The sampled texts within a corpus may be completely unedited or annotated, which means that additional information is added. The most common types of annotation are structural mark-up, POS-tagging all parsing. Structural mark-up includes the coding of the structural features of the text, such as different formats, e.g. <it>...</it> to indicate that in the original text a phrase was written in italics, or pauses and overlaps. In parts-of-speech (POS)-tagging all the words of the corpus are assigned their word class, which means that you can differentiate for instance between cook as a noun and as a verb (in the corpus possibly visible as cook_NN and cook_VB), or search for specific parts of speech directly (e.g. for all adjectives in the superlative). Parsing adds the syntactic function of certain sentence parts to the POS-tagging. There are also other more specific types of annotation but generally the more detailed the added information becomes, the more work has to be done manually before the release of the corpus.

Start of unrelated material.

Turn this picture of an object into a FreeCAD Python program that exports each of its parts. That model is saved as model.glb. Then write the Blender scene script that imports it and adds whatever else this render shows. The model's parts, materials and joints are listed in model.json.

For your first analyses using corpora you don’t need broad statistical knowledge. In later stages, you should gain a general understanding of the statistics carried out by the corpus analysis tools in order for you to interpret and discuss the numerical results correctly. Usually you don’t have to carry out statistical tests yourself but if you do, it only makes sense for data larger than 100 hits.
Generally, this depends on your research question. Compiling a corpus, however, requires careful and sophisticated thinking and effort, which normally exceeds the scope of term papers. Therefore, you should probably reconsider your research question(s) if there are no existing corpora with which you can answer them. However, creating your own corpus might be an idea to keep in mind for your thesis.